Given request - Write out only the span of lines that begins at the line with "rear_case();" and ends at the line with "if empty is". Keep both end lines, word for word.

Record list -

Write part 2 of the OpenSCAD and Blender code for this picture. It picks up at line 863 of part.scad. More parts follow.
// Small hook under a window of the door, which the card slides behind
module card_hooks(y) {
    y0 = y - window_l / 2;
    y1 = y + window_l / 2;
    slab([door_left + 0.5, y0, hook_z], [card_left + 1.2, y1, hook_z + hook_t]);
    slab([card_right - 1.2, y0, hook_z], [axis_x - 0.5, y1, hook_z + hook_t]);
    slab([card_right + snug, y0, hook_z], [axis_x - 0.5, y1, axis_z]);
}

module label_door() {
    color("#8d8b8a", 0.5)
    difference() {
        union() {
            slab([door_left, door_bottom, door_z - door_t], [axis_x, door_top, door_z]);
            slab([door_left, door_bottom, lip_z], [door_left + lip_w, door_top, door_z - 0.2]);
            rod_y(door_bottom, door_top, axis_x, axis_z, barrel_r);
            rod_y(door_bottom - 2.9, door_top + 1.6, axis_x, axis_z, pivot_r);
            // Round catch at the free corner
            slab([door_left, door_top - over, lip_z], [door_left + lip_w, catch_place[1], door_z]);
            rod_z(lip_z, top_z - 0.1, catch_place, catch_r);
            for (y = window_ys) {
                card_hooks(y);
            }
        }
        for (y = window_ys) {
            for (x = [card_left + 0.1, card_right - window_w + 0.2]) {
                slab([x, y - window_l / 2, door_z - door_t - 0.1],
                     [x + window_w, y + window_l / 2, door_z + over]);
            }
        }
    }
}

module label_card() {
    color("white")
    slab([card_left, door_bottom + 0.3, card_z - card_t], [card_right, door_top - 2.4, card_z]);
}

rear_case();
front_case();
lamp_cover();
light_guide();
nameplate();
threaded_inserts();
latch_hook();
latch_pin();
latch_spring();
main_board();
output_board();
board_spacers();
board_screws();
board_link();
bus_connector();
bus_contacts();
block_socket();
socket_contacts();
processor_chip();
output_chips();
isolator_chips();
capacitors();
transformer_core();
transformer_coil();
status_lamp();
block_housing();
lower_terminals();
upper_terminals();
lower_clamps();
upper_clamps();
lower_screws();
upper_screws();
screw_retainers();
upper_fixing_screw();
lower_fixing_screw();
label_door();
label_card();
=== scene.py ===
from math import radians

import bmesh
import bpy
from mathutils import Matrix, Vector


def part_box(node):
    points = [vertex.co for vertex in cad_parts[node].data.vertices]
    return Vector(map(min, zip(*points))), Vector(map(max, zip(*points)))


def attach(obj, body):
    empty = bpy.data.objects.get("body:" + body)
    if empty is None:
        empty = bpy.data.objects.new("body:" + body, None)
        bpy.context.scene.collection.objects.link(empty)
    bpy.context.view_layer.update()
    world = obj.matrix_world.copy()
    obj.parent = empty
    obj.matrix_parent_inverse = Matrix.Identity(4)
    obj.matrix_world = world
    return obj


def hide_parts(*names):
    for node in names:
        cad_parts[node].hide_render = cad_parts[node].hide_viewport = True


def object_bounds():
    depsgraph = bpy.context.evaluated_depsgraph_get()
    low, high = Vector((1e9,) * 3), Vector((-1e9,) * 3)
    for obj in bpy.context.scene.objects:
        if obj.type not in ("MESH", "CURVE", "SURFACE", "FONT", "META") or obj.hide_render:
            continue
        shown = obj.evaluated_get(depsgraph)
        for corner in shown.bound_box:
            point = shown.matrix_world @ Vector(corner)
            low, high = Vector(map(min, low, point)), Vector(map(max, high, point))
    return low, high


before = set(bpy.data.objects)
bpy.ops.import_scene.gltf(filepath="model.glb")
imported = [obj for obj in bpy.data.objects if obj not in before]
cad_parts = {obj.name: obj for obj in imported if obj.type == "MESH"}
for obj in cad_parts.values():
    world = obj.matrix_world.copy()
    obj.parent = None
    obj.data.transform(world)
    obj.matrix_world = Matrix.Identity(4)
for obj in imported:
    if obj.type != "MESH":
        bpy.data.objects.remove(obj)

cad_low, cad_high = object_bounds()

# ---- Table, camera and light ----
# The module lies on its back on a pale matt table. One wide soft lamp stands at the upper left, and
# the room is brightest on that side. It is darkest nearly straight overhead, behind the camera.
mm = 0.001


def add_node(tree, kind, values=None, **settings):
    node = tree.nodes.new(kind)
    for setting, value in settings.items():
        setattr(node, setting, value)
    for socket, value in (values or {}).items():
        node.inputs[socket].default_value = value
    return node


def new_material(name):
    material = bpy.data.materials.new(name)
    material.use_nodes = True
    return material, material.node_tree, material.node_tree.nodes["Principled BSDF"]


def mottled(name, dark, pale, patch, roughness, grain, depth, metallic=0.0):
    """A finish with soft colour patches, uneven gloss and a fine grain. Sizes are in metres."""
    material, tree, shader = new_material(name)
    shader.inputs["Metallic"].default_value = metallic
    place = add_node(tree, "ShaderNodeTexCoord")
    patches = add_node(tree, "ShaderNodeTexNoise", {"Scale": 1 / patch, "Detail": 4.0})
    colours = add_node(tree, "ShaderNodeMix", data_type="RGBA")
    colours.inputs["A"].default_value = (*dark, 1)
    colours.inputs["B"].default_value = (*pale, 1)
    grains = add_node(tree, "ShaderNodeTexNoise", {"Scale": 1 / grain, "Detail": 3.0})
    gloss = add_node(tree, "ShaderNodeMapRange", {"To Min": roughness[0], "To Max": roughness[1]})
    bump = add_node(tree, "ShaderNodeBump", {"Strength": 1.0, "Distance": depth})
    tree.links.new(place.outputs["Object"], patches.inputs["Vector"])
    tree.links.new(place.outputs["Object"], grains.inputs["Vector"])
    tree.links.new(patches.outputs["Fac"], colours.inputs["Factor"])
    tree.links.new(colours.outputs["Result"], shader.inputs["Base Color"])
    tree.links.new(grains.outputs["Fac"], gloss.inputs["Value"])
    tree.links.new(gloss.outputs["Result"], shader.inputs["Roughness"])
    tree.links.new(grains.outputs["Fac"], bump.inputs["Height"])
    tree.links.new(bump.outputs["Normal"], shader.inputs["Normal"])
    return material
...
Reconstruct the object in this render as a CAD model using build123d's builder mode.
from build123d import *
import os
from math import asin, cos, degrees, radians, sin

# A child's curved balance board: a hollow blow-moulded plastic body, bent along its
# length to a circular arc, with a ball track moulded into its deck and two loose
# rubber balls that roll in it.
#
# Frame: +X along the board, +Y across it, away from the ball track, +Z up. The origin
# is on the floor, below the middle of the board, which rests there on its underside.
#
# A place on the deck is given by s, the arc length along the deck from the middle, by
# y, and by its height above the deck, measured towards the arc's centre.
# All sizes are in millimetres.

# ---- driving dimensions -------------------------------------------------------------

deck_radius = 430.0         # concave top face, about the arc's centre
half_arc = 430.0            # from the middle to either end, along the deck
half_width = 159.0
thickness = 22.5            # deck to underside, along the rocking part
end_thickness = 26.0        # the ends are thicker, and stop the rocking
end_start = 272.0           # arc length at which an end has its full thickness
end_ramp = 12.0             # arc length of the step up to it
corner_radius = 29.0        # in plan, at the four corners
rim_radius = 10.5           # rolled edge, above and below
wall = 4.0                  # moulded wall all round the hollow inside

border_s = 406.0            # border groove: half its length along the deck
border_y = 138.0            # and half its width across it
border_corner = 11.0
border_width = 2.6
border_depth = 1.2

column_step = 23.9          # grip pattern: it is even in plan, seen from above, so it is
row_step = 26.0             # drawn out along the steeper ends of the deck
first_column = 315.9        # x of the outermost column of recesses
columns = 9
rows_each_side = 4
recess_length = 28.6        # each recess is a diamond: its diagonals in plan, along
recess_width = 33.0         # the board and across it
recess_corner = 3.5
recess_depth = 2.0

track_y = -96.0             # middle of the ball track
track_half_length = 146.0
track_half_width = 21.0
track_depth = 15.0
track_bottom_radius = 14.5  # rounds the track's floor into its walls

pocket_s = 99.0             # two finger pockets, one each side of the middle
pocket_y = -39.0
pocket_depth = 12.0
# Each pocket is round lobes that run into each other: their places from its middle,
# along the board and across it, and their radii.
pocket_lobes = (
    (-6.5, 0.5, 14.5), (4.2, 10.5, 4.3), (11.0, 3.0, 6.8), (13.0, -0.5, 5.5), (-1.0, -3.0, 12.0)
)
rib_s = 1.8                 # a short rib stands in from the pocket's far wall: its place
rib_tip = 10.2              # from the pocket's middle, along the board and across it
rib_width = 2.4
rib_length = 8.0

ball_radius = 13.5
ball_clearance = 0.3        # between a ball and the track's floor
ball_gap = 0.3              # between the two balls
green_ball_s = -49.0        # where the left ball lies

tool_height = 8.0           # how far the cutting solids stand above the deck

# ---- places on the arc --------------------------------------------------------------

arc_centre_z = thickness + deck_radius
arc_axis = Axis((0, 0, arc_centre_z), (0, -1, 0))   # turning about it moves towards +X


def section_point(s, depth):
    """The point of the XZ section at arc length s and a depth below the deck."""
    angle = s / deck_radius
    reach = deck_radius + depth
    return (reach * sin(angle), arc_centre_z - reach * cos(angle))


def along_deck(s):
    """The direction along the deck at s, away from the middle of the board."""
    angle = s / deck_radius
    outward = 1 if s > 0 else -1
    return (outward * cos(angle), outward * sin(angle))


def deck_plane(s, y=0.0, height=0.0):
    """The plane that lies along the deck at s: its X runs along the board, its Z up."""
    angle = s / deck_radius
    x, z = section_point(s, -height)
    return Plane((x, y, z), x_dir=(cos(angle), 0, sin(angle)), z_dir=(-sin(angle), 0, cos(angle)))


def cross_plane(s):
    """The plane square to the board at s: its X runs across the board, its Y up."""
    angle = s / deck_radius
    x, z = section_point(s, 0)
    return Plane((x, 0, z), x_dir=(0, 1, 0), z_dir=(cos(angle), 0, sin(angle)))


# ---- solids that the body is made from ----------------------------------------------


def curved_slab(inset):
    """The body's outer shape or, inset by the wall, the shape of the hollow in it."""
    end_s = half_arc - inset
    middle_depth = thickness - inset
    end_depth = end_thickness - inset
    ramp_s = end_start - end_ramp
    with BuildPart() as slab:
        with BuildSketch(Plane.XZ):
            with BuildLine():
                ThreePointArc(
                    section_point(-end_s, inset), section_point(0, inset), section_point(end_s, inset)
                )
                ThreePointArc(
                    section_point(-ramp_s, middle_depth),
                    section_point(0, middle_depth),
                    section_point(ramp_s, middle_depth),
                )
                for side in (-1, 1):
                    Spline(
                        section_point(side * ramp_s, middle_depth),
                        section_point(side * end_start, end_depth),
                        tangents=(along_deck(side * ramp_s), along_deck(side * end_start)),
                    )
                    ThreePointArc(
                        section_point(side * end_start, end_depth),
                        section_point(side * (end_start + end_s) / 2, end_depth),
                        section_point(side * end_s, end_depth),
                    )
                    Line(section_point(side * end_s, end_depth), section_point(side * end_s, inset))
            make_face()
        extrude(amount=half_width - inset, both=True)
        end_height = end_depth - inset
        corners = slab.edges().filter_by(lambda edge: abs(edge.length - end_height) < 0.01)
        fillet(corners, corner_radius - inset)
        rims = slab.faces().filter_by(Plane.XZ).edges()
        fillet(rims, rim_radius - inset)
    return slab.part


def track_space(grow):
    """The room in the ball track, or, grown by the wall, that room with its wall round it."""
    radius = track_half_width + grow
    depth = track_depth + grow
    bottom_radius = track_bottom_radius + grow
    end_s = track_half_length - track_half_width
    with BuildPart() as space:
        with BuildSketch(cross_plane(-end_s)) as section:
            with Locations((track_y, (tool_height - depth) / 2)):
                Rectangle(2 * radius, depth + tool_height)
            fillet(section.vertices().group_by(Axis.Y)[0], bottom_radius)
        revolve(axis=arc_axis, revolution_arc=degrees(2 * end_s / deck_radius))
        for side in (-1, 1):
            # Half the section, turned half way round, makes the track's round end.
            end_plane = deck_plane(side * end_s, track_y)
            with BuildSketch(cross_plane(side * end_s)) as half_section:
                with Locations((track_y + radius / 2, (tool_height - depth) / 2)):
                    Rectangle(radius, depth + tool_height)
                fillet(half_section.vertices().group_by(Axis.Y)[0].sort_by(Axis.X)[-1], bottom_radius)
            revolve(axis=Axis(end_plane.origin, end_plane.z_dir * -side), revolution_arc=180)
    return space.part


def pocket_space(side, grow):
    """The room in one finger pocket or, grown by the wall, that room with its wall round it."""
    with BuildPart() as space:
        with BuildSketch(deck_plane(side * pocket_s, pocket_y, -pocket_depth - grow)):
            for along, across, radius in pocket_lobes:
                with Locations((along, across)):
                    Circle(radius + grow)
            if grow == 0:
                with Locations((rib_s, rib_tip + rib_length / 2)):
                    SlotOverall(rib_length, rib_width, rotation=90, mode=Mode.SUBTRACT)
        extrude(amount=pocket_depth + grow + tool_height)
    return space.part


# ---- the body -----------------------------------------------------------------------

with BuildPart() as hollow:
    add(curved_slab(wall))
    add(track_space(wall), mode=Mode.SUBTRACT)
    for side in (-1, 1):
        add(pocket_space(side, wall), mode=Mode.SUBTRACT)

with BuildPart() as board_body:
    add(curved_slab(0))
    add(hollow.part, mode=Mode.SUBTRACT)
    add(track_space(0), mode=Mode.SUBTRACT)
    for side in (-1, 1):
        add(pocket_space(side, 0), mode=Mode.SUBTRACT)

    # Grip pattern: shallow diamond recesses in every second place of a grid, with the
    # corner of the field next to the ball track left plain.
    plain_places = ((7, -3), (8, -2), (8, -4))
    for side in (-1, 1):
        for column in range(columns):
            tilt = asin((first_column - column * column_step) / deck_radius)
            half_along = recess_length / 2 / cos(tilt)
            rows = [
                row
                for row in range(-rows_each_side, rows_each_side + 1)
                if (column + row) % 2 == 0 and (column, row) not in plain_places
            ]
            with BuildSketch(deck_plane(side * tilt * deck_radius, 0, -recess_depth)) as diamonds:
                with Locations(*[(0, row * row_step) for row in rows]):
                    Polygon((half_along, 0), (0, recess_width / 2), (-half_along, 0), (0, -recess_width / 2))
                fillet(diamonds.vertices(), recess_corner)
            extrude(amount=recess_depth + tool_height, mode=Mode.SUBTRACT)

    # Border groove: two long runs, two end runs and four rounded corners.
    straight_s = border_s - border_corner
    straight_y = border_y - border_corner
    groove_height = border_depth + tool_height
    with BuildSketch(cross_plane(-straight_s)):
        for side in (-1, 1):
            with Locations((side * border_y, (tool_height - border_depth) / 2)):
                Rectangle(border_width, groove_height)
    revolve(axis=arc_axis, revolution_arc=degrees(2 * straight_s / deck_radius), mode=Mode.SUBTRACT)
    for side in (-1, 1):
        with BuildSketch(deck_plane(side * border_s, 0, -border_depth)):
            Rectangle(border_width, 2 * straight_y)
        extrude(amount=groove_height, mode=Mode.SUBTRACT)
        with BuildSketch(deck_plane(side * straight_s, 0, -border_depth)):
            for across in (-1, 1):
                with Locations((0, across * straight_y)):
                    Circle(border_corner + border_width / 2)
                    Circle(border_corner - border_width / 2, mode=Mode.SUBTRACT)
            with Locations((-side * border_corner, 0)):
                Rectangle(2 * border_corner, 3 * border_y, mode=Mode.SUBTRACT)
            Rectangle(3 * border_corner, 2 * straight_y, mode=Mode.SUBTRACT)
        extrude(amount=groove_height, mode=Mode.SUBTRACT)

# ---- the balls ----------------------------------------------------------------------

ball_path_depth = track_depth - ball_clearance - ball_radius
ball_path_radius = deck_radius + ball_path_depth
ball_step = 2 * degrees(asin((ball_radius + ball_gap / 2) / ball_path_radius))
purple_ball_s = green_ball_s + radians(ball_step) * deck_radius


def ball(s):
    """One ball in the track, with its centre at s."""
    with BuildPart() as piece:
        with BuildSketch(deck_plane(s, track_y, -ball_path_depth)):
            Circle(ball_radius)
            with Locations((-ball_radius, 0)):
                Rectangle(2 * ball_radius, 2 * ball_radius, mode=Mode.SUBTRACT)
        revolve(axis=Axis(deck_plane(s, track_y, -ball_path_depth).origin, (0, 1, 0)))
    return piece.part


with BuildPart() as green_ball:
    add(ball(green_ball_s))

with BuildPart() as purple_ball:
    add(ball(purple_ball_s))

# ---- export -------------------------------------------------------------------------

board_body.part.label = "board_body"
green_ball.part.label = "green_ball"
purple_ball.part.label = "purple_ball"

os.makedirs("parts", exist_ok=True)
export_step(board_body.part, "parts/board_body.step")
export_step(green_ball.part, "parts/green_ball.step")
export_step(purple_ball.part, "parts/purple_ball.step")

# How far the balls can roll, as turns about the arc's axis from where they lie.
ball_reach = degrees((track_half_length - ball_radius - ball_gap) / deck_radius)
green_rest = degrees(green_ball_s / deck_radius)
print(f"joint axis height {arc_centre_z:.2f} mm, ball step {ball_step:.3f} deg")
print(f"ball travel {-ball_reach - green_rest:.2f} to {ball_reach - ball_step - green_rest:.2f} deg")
---
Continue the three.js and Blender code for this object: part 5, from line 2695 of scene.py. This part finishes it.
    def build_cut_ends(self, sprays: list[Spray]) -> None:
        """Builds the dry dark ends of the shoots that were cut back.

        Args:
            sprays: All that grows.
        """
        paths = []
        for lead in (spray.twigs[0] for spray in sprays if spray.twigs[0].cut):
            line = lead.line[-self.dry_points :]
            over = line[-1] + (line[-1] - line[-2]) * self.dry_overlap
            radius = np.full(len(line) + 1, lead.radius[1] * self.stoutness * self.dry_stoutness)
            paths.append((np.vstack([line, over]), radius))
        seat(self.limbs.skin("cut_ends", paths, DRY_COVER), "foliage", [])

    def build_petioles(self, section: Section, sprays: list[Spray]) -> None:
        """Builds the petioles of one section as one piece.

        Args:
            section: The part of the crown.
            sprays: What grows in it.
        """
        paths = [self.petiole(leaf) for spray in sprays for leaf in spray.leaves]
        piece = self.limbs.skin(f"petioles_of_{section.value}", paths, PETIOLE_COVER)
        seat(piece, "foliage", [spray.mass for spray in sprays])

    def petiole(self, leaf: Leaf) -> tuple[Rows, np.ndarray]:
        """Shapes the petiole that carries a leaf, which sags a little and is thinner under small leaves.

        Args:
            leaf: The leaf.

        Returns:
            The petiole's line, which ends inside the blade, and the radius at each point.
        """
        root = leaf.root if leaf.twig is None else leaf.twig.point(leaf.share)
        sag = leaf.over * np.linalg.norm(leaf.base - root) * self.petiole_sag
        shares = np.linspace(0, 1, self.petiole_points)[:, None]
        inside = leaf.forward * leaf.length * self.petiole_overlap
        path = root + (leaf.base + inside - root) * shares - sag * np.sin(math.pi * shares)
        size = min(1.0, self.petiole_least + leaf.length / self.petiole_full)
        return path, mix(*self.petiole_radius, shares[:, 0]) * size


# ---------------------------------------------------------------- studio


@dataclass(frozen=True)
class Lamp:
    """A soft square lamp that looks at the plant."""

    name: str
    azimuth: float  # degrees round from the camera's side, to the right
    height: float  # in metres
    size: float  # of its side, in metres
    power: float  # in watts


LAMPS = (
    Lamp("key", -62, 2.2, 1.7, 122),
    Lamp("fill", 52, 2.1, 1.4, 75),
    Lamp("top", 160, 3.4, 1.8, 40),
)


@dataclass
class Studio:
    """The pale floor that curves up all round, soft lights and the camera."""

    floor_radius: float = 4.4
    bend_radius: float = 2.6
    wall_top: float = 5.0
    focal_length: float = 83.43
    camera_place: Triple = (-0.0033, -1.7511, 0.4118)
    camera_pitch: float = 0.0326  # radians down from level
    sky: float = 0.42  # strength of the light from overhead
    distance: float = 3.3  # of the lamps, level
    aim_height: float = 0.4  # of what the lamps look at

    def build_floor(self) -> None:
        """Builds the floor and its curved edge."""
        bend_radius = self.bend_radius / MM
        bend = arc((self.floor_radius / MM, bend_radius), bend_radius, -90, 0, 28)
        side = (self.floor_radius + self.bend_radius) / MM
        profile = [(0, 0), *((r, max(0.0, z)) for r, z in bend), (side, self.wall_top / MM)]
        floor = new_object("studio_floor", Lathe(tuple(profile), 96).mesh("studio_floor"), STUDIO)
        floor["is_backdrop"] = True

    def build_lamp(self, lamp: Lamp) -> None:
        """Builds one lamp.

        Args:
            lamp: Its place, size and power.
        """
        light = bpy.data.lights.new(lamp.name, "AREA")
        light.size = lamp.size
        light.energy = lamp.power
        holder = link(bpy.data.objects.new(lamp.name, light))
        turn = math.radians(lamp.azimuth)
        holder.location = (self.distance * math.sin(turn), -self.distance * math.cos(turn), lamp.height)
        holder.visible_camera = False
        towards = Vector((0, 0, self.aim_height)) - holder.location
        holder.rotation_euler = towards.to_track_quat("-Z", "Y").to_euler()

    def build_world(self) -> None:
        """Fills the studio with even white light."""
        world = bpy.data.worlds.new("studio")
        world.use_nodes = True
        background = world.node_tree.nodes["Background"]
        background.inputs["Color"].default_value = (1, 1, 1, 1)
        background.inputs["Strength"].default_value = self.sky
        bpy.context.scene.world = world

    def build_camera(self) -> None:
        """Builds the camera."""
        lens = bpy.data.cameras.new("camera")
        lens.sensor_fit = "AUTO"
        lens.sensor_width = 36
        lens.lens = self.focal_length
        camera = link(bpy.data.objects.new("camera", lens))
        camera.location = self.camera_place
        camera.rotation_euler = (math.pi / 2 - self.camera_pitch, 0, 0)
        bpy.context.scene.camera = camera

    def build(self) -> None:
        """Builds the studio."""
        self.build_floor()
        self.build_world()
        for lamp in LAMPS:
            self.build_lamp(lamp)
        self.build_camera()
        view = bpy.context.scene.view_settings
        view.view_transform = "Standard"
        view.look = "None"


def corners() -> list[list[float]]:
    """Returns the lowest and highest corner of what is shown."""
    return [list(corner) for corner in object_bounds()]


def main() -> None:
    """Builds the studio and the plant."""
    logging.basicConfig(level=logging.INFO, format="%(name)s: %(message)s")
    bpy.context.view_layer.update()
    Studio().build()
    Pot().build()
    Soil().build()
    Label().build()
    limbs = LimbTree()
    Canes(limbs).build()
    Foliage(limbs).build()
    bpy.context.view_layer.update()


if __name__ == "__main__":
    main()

Task answer -
rear_case();
front_case();
lamp_cover();
light_guide();
nameplate();
threaded_inserts();
latch_hook();
latch_pin();
latch_spring();
main_board();
output_board();
board_spacers();
board_screws();
board_link();
bus_connector();
bus_contacts();
block_socket();
socket_contacts();
processor_chip();
output_chips();
isolator_chips();
capacitors();
transformer_core();
transformer_coil();
status_lamp();
block_housing();
lower_terminals();
upper_terminals();
lower_clamps();
upper_clamps();
lower_screws();
upper_screws();
screw_retainers();
upper_fixing_screw();
lower_fixing_screw();
label_door();
label_card();
=== scene.py ===
from math import radians

import bmesh
import bpy
from mathutils import Matrix, Vector


def part_box(node):
    points = [vertex.co for vertex in cad_parts[node].data.vertices]
    return Vector(map(min, zip(*points))), Vector(map(max, zip(*points)))


def attach(obj, body):
    empty = bpy.data.objects.get("body:" + body)
    if empty is None:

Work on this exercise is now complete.